Bec Costazza (Bec-Cotasse) is a 3,092 m tall mountain of the Graian Alps in northern Italy. Its summit lies on the boundary between the municipalities of Cogne and Champorcher in the Aosta Valley, Italy.

== Description ==
Bec Costazza stands on the ridge separating the Champorcher Valley to the east from the Cogne Valley to the west. The ridge is crossed by the Fenêtre de Champorcher mountain pass, which lies immediately north of the summit.

== SOIUSA classification ==
According to the SOIUSA (International Standardized Mountain Subdivision of the Alps) the mountain can be classified in the following way:
- main part = Western Alps
- major sector = North Western Alps
- section = Graian Alps
- subsection = Alpi del Gran Paradiso
- supergroup = Gruppo della Rosa dei Banchi
- group = Nodo della Rosa dei Banchi

== Ascent ==
The summit can be climbed from both the Champorcher and the Cogne Valley.

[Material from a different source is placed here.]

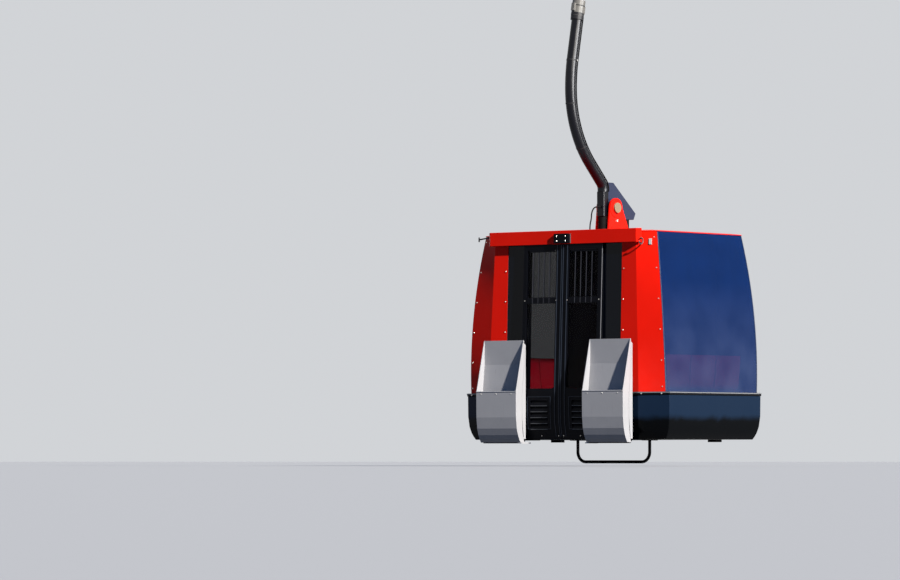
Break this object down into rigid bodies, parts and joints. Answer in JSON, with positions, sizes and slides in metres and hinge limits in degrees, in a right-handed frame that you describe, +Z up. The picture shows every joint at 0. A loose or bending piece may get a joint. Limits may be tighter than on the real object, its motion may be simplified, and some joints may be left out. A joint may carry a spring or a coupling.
{
  "type": "cable car cabin",
  "caption": "Red cable car cabin with tinted end windows, sliding doors and ski boxes, on a curved hanger arm with a detachable rope grip.",
  "frame": {"origin": "centre of the haul rope in the grip's jaws", "axes": "+X along the rope, the doors face -Y, +Z up"},
  "size_m": [2.464, 1.8, 5.1643],
  "materials": {
    "red_paint": "gloss",
    "tinted_blue": "polished",
    "smoked_glass": "polished",
    "black_frame": "satin",
    "black_shell": "gloss",
    "grey_sheet": "satin",
    "floor_metal": "satin",
    "bench_paint": "satin",
    "seat_red": "satin",
    "black_tube": "gloss",
    "grey_steel": "satin",
    "bright_steel": "bright",
    "galvanised": "matt",
    "cast_grip": "galvanised",
    "buffer_rubber": "matt",
    "wheel_plastic": "matt",
    "cable_jacket": "satin"
  },
  "bodies": {
    "grip": {"grip_body": "cast_grip", "hanger_pin": "bright_steel", "jaw_pin": "bright_steel"},
    "jaw": {"moving_jaw": "cast_grip"},
    "wheel": {"running_wheel": "wheel_plastic"},
    "cabin": {"arm_cable": "cable_jacket", "back_window": "smoked_glass", "belt_rim": "black_frame", "bench_left": "bench_paint", "bench_right": "bench_paint", "cable_glands": "cable_jacket", "corner_panel_back_side_left": "red_paint", "corner_panel_back_side_right": "red_paint", "corner_panel_door_side_left": "red_paint", "corner_panel_door_side_right": "red_paint", "door_header": "red_paint", "door_post_left": "black_frame", "door_post_right": "black_frame", "door_sill": "black_frame", "door_track": "floor_metal", "end_window_left": "tinted_blue", "end_window_right": "tinted_blue", "floor_pan": "floor_metal", "guide_hoop": "black_frame", "hanger_collar": "bright_steel", "hanger_foot": "black_tube", "hanger_gusset": "grey_steel", "hanger_head": "galvanised", "hanger_tube": "black_tube", "header_box": "black_frame", "jumper_cable": "cable_jacket", "pivot_bolt": "bright_steel", "rest_pads": "buffer_rubber", "roof_bracket": "red_paint", "roof_panel": "red_paint", "seats_left": "seat_red", "seats_right": "seat_red", "side_pane_left": "smoked_glass", "side_pane_right": "smoked_glass", "ski_box_brackets": "black_frame", "ski_box_left": "grey_sheet", "ski_box_right": "grey_sheet", "skirt_back": "black_shell", "skirt_left_end": "black_shell", "skirt_right_end": "black_shell", "sway_buffers": "buffer_rubber"},
    "door_right": {"door_glass_right": "smoked_glass", "door_grille_right": "black_frame", "door_leaf_right": "black_frame"},
    "door_left": {"door_glass_left": "smoked_glass", "door_grille_left": "black_frame", "door_leaf_left": "black_frame"}
  },
  "joints": [
    {"name": "hanger_swing", "type": "hinge", "parent": "grip", "child": "cabin", "pos_m": [0, -0.44, 0], "axis": [0, 1, 0], "range_deg": [-35, 35]},
    {"name": "jaw_opening", "type": "hinge", "parent": "grip", "child": "jaw", "pos_m": [0, -0.15, -0.092], "axis": [-1, 0, 0], "range_deg": [0, 12], "stiffness_Nm_per_rad": 400, "springref_deg": -20.05},
    {"name": "wheel_spin", "type": "hinge", "parent": "grip", "child": "wheel", "pos_m": [0, -0.1, 0.226], "axis": [0, 1, 0], "continuous": true},
    {"name": "door_right_slide", "type": "slide", "parent": "cabin", "child": "door_right", "axis": [1, 0, 0], "range_m": [0, 0.39]},
    {"name": "door_left_slide", "type": "slide", "parent": "cabin", "child": "door_left", "axis": [-1, 0, 0], "range_m": [0, 0.39]}
  ],
  "couplings": [
    {"joint": "door_left_slide", "follows": "door_right_slide", "ratio": 1}
  ]
}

From the Champorcher Valley, the standard route begins at the Refuge Dondénaz, passes Lake Misérin, and continues up the mountain's south-eastern slopes to the summit. From the Cogne Valley, the route starts at the Refuge Sogno di Berdzé at Péradzà, crosses the Fenêtre de Champorcher, and follows the ridge to the summit.

The first documented ascent was made in 1848 by Abbot Pierre Chanoux.